In July of 2011, she worked at a camp for developmentally disabled adults and “fell in love” with the work.

“I loved getting to interact with the campers and staff,” Varner said. “That made me want to work with these people full time.”

She had a conversation with a student from Carson Newman University about the Best Buddies chapter at her college. Varner had never heard of the organization, but the “seed was planted” in her mind to start a chapter at Lee.

“I got really excited and started telling my friends all my ideas,” Varner said.

After gathering the support of classmates and professors over the course of a semester, Varner joined with her fellow club officers to make plans for the fall. In May, the officers held an informational meeting at Trousdale School to share the club’s mission with parents and guardians. By the time classes started this fall, 18 Trousdale students had signed up for the club.

“We were really excited that they approached us,” said Stephanie Royer, a Trousdale School teacher who has been a point of contact for the club.

Lee Buddies’ leaders opened its membership to Trousdale School students because they thought the schools would make a good partnership. However, it is open to independent students as well. Varner said she has had families contact her individually about joining the club because they love the idea of the club. Some have wondered if they can still participate if they are not Trousdale students.

“My answer to that is always yes,” Varner said.

Lee Buddies currently has one member who is not a Trousdale student, a young woman who is not yet old enough to attend the school. Trousdale requires that all its students be 22 or older to serve students who are only able to be part of the public school system until the age of 21.

Varner said the club is unique when compared to other activities for developmentally disabled people because all members play an active role in planning what they do as a group. Some are able to do more than others, but all are able to say whether or not something sounds fun to them.

“We ask the Lee students involved to be active members,” Varner said. “If we’re promoting quality, we ask Trousdale students to be as actively involved.”

All members — regardless of school affiliation — pay dues, vote in meetings and help plan activities, she said. One Trousdale student serves as an officer in the club with the title of Buddy Director, serving as a leader among her fellow Trousdale School students.
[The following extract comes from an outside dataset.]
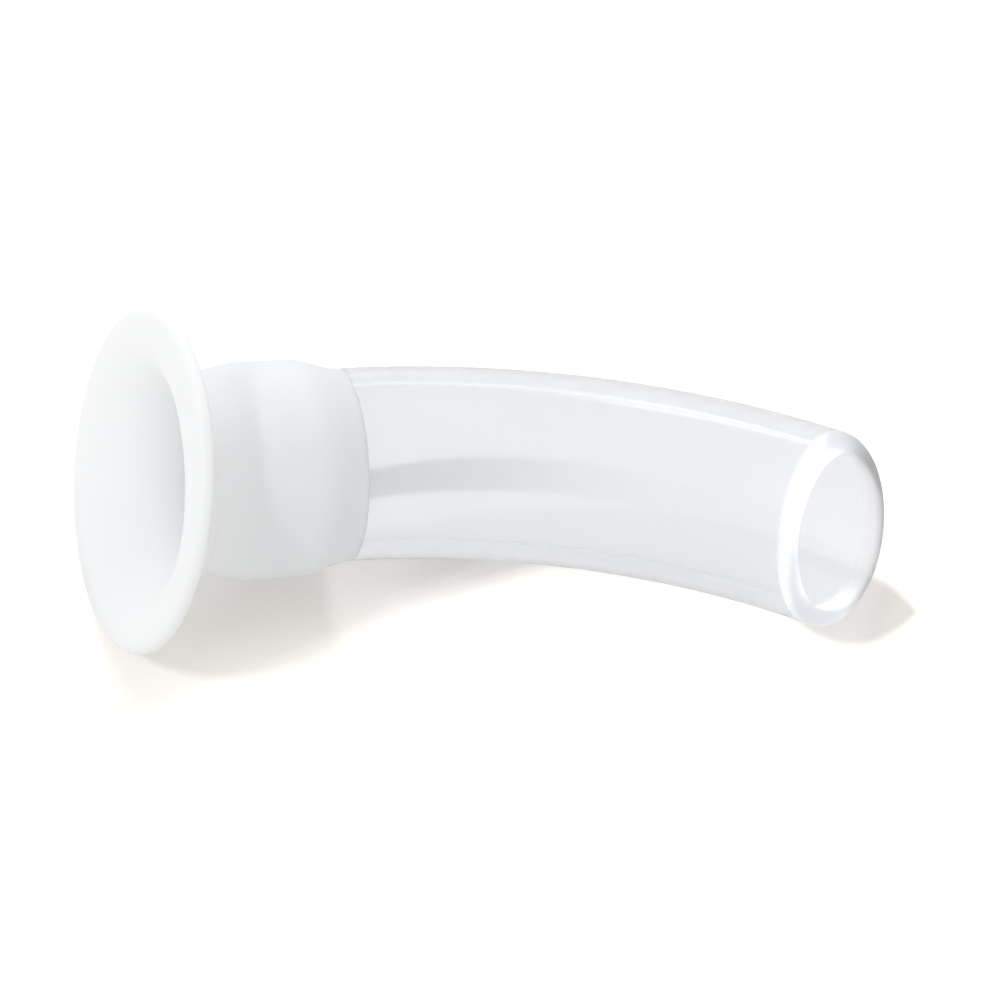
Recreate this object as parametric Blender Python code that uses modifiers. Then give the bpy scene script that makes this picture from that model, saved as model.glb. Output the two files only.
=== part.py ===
"""Laryngectomy tube: a white flared head carrying a clear, curved breathing tube.

Metres, +Z up. The tube lies on its side on a flat floor, as it comes to rest. The head is
turned about its own axis and the curved tube is turned straight and then bent, so every size
below is measured along or across that one axis, from the mouth's rim to the tip.
"""
import math

import bmesh
import bpy
from mathutils import Euler, Matrix, Vector

# The clear tube.
TUBE_OUTER_RADIUS = 0.0075
TUBE_WALL = 0.0015
TUBE_BORE_RADIUS = TUBE_OUTER_RADIUS - TUBE_WALL
BEND_RADIUS = 0.047
BEND_ANGLE = math.radians(49.0)
LIP_OUTER_ROUNDING = 0.00112
LIP_BORE_ROUNDING = TUBE_WALL - LIP_OUTER_ROUNDING
TIP_CUT_ANGLE = math.radians(10.0)
TIP_CUT_REACH = 0.011

# The white head, from the rim of its mouth to the shoulder where the clear tube leaves it.
RIM_RADIUS = 0.01345
RIM_EDGE_RADIUS = 0.00058
NECK_RADIUS = 0.0076
NECK_STATION = 0.0046
NECK_FILLET = 0.0007
BARREL_RADIUS = 0.00845
BARREL_FRONT_STATION = 0.0088
BARREL_BACK_STATION = 0.0122
SHOULDER_STATION = 0.0166
SHOULDER_RADIUS = TUBE_OUTER_RADIUS
THROAT_STATION = 0.0068
THROAT_RADIUS = TUBE_BORE_RADIUS

# The silicone flange has settled a little: it leans on the collar and sits low on it.
FLANGE_LEAN_DOWN = math.radians(7.5)
FLANGE_LEAN_FAR = math.radians(5.0)
FLANGE_DROP = 0.0003

# The hidden joint: a spigot on the tube in a socket in the head.
SEAT_CLEARANCE = 0.0003
SPIGOT_RADIUS = 0.0068
SPIGOT_LENGTH = 0.0065
SOCKET_RADIUS = SPIGOT_RADIUS + SEAT_CLEARANCE
SOCKET_STATION = SHOULDER_STATION - SPIGOT_LENGTH - SEAT_CLEARANCE

# How the whole thing lies: turned about its own axis, nose down, then turned on the floor.
REST_ROLL = math.radians(-26.85)
REST_PITCH = math.radians(11.97)
REST_YAW = math.radians(11.0)

# Fineness of the turned shapes.
TURN_STEPS = 72
CURVE_STEPS = 12
BEND_STEPS = 18


def clear_scene():
    """Removes what a new file holds."""
    for item in list(bpy.data.objects):
        bpy.data.objects.remove(item, do_unlink=True)


def ease(value):
    """Goes smoothly from 0 to 1 as the value does, and stays level outside."""
    value = min(max(value, 0.0), 1.0)
    return value * value * (3.0 - 2.0 * value)


def quarter(start, end, bulge_first, steps=CURVE_STEPS):
    """Points of a quarter ellipse from start to end, without the first one.

    Each point is (radius, station). With bulge_first the radius changes first, and otherwise
    the station does.
    """
    points = []
    for step in range(1, steps + 1):
        angle = math.pi / 2 * step / steps
        first = math.sin(angle)
        last = 1.0 - math.cos(angle)
        along_radius, along_station = (first, last) if bulge_first else (last, first)
        points.append((start[0] + (end[0] - start[0]) * along_radius,
                       start[1] + (end[1] - start[1]) * along_station))
    return points


def barrel_radius(station):
    """Radius of the collar's outside, from the neck over the barrel to the shoulder."""
    if station < BARREL_FRONT_STATION:
        left = (BARREL_FRONT_STATION - station) / (BARREL_FRONT_STATION - NECK_STATION)
        return BARREL_RADIUS - (BARREL_RADIUS - NECK_RADIUS) * left ** 2
    if station > BARREL_BACK_STATION:
        done = (station - BARREL_BACK_STATION) / (SHOULDER_STATION - BARREL_BACK_STATION)
        fall = math.sin(math.pi / 2 * done) ** 2
        return BARREL_RADIUS - (BARREL_RADIUS - SHOULDER_RADIUS) * fall
    return BARREL_RADIUS


def mouth_edge():
    """Points round the thin rim, from the mouth's face over the edge to the flange's back."""
    points = []
    centre = (RIM_RADIUS - RIM_EDGE_RADIUS, RIM_EDGE_RADIUS)
    back = math.atan2(RIM_RADIUS - NECK_RADIUS, NECK_STATION)
    turn = math.pi / 2 + back
    for step in range(9):
        angle = -math.pi / 2 + (turn - math.radians(30.0)) * step / 8
        points.append((centre[0] + RIM_EDGE_RADIUS * math.cos(angle),
                       centre[1] + RIM_EDGE_RADIUS * math.sin(angle)))
    return points


def head_profile():
    """Closed section of the head: down its outside to the shoulder, and back up inside."""
    edge = mouth_edge()
    points = list(edge)
    back_start = edge[-1]
    neck = (NECK_RADIUS, NECK_STATION)
    for step in range(1, 7):
        part = step / 7
        straight = (back_start[0] + (neck[0] - back_start[0]) * part,
                    back_start[1] + (neck[1] - back_start[1]) * part)
        hollow = NECK_FILLET * math.sin(math.pi * part) ** 2
        points.append((straight[0] - hollow * 0.35, straight[1] - hollow * 0.35))
    for step in range(0, 19):
        station = NECK_STATION + (SHOULDER_STATION - NECK_STATION) * step / 18
        points.append((barrel_radius(station), station))
    points.append((SOCKET_RADIUS, SHOULDER_STATION))
    points.append((SOCKET_RADIUS, SOCKET_STATION))
    points.append((THROAT_RADIUS, SOCKET_STATION))
    points.append((THROAT_RADIUS, (SOCKET_STATION + THROAT_STATION) / 2))
    throat = (THROAT_RADIUS, THROAT_STATION)
    points.append(throat)
    points += quarter(throat, (edge[0][0], edge[0][1]), False, 16)[:-1]
    return points


def tube_profile():
    """Closed section of the straight tube: down its outside to the tip, and back up the bore."""
    end = SHOULDER_STATION + BEND_RADIUS * BEND_ANGLE
    spigot_start = SHOULDER_STATION - SPIGOT_LENGTH
    points = [(SPIGOT_RADIUS - 0.0002, spigot_start), (SPIGOT_RADIUS, spigot_start + 0.0002)]
    points.append((SPIGOT_RADIUS, SHOULDER_STATION))
    outside_end = end - LIP_OUTER_ROUNDING
    for step in range(BEND_STEPS + 1):
        station = SHOULDER_STATION + (outside_end - SHOULDER_STATION) * step / BEND_STEPS
        points.append((TUBE_OUTER_RADIUS, station))
    crest = (TUBE_OUTER_RADIUS - LIP_OUTER_ROUNDING, end)
    points += quarter((TUBE_OUTER_RADIUS, outside_end), crest, False, 7)
    inside_end = end - LIP_BORE_ROUNDING
    points += quarter(crest, (TUBE_BORE_RADIUS, inside_end), True, 4)
    for step in range(1, BEND_STEPS + 1):
        station = inside_end + (SHOULDER_STATION - inside_end) * step / BEND_STEPS
        points.append((TUBE_BORE_RADIUS, station))
    points.append((TUBE_BORE_RADIUS, spigot_start))
    return points


def turned(name, profile):
    """Turns a closed section about the Z axis. The station runs down from Z = 0."""
    mesh = bpy.data.meshes.new(name)
    corners = [(radius, 0.0, -station) for radius, station in profile]
    count = len(corners)
    mesh.from_pydata(corners, [(i, (i + 1) % count) for i in range(count)], [])
    item = bpy.data.objects.new(name, mesh)
    bpy.context.scene.collection.objects.link(item)
    screw = item.modifiers.new("turn", "SCREW")
    screw.steps = TURN_STEPS
    screw.render_steps = TURN_STEPS
    screw.use_merge_vertices = True
    screw.merge_threshold = 0.00001
    screw.use_smooth_shade = True
    shaped = bpy.data.meshes.new_from_object(item.evaluated_get(bpy.context.evaluated_depsgraph_get()))
    bpy.data.objects.remove(item, do_unlink=True)
    bpy.data.meshes.remove(mesh)
    shaped.name = name
    return shaped


def lean_flange(station, bend_side, under):
    """How far a point of the head moves because the flange leans: along the axis and under."""
    radius = math.hypot(bend_side, under)
    grip = ease((radius - NECK_RADIUS * 0.93) / (RIM_RADIUS * 0.9 - NECK_RADIUS * 0.93))
    grip *= 1.0 - ease((station - NECK_STATION * 0.9) / 0.0018)
    along = grip * (math.tan(FLANGE_LEAN_FAR) * bend_side - math.tan(FLANGE_LEAN_DOWN) * under)
    return along, grip * FLANGE_DROP


def cut_tip(station, under):
    """How far a point near the tip moves along the tube, as the tip is cut a little aslant."""
    end = SHOULDER_STATION + BEND_RADIUS * BEND_ANGLE
    return math.tan(TIP_CUT_ANGLE) * under * ease(1.0 - (end - station) / TIP_CUT_REACH)


def onto_axis(mesh, is_head):
    """Lays a turned shape along the real axis: +X from the mouth, bending towards -Y."""
    for vertex in mesh.vertices:
        station = -vertex.co.z
        bend_side = vertex.co.x
        under = vertex.co.y
        if is_head:
            along, drop = lean_flange(station, bend_side, under)
            station += along
            under += drop
        else:
            station += cut_tip(station, under)
        angle = max(station - SHOULDER_STATION, 0.0) / BEND_RADIUS
        straight = min(station, SHOULDER_STATION)
        reach = BEND_RADIUS - bend_side
        x = straight + reach * math.sin(angle)
        sideways = BEND_RADIUS - reach * math.cos(angle)
        vertex.co = Vector((x, -sideways, -under))


def finish_mesh(mesh):
    """Points the faces outwards and shades the mesh smooth but for its sharp edges."""
    work = bmesh.new()
    work.from_mesh(mesh)
    bmesh.ops.recalc_face_normals(work, faces=work.faces)
    work.to_mesh(mesh)
    work.free()
    mesh.shade_smooth()
    mesh.set_sharp_from_angle(angle=math.radians(50.0))


def material(name, colour, roughness, alpha=1.0, transmission=0.0, ior=1.41):
    """A plain silicone finish."""
    made = bpy.data.materials.new(name)
    made.use_nodes = True
    shader = made.node_tree.nodes["Principled BSDF"]
    shader.inputs["Base Color"].default_value = (*colour, 1.0)
    shader.inputs["Roughness"].default_value = roughness
    shader.inputs["Metallic"].default_value = 0.0
    shader.inputs["Alpha"].default_value = alpha
    shader.inputs["Transmission Weight"].default_value = transmission
    shader.inputs["IOR"].default_value = ior
    return made


def add_part(name, mesh, finish, collection):
    """Makes the object of one piece."""
    mesh.materials.clear()
    mesh.materials.append(finish)
    item = bpy.data.objects.new(name, mesh)
    collection.objects.link(item)
    return item


def lay_down(meshes):
    """Turns the pieces as they come to rest, and sets them on the floor about the origin."""
    turn = Euler((REST_ROLL, REST_PITCH, REST_YAW), "XYZ").to_matrix().to_4x4()
    for mesh in meshes:
        mesh.transform(turn)
    low = [min(v.co[i] for mesh in meshes for v in mesh.vertices) for i in range(3)]
    high = [max(v.co[i] for mesh in meshes for v in mesh.vertices) for i in range(3)]
    shift = Vector((-(low[0] + high[0]) / 2, -(low[1] + high[1]) / 2, -low[2]))
    for mesh in meshes:
        mesh.transform(Matrix.Translation(shift))


def main():
    """Builds the head and the tube."""
    clear_scene()
    parts = bpy.data.collections.new("laryngectomy_tube")
    bpy.context.scene.collection.children.link(parts)
    head = turned("flared_head", head_profile())
    onto_axis(head, True)
    tube = turned("curved_tube", tube_profile())
    onto_axis(tube, False)
    lay_down([head, tube])
    finish_mesh(head)
    finish_mesh(tube)
    white = material("white_silicone", (0.90, 0.905, 0.92), 0.42)
    clear = material("clear_silicone", (0.93, 0.94, 0.96), 0.12, alpha=0.35, transmission=0.9)
    add_part("flared_head", head, white, parts)
    add_part("curved_tube", tube, clear, parts)


main()
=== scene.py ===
"""The looks of a laryngectomy tube: a white flared silicone head on a clear curved tube.

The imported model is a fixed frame. Both pieces are modelled again here in the form of their
solids, far finer, so that the clear wall bends light smoothly. Each is drawn out ring by ring
along the X axis, from the mouth to the tip, with X = 0 at the shoulder where the two meet.
The tube is then bent, and both are laid down in the place that the frame gives.
"""
import logging
import math
from collections.abc import Callable
from dataclasses import dataclass, field
from enum import Enum

import bmesh
import bpy
from mathutils import Euler, Matrix, Vector


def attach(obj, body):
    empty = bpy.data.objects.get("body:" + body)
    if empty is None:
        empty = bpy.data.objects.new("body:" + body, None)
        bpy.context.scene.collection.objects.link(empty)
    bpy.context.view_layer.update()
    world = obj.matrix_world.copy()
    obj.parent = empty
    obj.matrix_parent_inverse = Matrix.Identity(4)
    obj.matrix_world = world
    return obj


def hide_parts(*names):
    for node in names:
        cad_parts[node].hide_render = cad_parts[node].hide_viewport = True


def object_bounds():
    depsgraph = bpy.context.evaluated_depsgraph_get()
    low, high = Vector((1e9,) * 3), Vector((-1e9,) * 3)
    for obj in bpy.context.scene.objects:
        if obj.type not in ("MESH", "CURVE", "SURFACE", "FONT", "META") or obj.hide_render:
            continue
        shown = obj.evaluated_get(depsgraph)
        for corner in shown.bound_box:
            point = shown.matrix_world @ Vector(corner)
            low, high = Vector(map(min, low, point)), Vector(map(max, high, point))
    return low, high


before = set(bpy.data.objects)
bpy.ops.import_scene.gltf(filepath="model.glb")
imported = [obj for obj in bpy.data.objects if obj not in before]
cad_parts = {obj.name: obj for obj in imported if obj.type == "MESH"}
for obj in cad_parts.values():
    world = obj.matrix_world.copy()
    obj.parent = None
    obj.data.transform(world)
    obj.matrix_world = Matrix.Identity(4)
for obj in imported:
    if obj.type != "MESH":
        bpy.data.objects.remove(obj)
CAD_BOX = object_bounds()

LOG = logging.getLogger("laryngectomy_tube")
PICTURE_SIDE = 1000
SENSOR_WIDTH_MM = 36.0
ROUND_STEPS = 192
SAME_PLACE = 1e-7
SAME_RADIUS = 1e-6
WELD_DISTANCE = 2e-6
SHARP_ANGLE = math.radians(40.0)
CAMERA_REACH = (0.01, 20.0)
CLOUD_DETAIL = 3.0
GRAIN_SCALE = 2600.0
GRAIN_DETAIL = 4.0
END_MARK = "open_end"
PAINTED_GLOW_MARK = "painted_lip_glow"

Point = tuple[float, float]
Colour = tuple[float, float, float]
Curve = tuple[float, float, float]


def ease(value: float) -> float:
    """Goes smoothly from 0 to 1 as the value does, and stays level outside.

    Args:
        value: How far along the change is, from 0 to 1.

    Returns:
        The eased share, from 0 to 1.
    """
    value = min(max(value, 0.0), 1.0)
    return value * value * (3.0 - 2.0 * value)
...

Buddies meet for activities on the second Thursday on each month from 4 to 6 p.m., and the club had its first official event last month. On Sept. 13, the group met for games and snacks before embarking on a photo scavenger hunt where groups had to do tasks like “blow bubbles in the bell tower.”

After the scavenger hunt came what was for many members the highlight of the event — getting paired togethers as buddies. Varner said the group held a ceremony where each pair was announced and that students from both schools broke into big smiles paired with happy tears. She said she was crying at least.

“This is going to sound cliché, but I felt like I could see lives changing,” Varner said. “I just saw that exchange of joy.” 

Royer said she couldn’t help but notice how excited her students in Lee Buddies were when they went to school the next day. She said that they would not stop talking about who their buddies were and what they had done for the scavenger hunt.

“It meant so much to them,” Royer said. “They enjoyed getting to be on a college campus and take pictures and such. I hope that people in the community are proud to see Lee University students reaching out to this population.”

Lee University currently has 26 student members, and 18 students from Trousdale School are currently involved. So far, 14 Lee students are paired with the 18 Trousdale students. All Lee Buddies participants are paired with buddies of the same sex. However, Varner said some of the male Lee students are paired with more than one Trousdale student because of gender ratio differences.

Still, she said she expects membership numbers from both schools to rise as word gets out about the “joy” the buddies have felt as they have gotten to know each other. The official club motto is “You make a difference.” Varner said she wants everyone to realize that they and everyone around them matter — even those with disabilities.

“They have these problems, but, above all, they’re children of God,” Varner said. “We all are. We all matter.”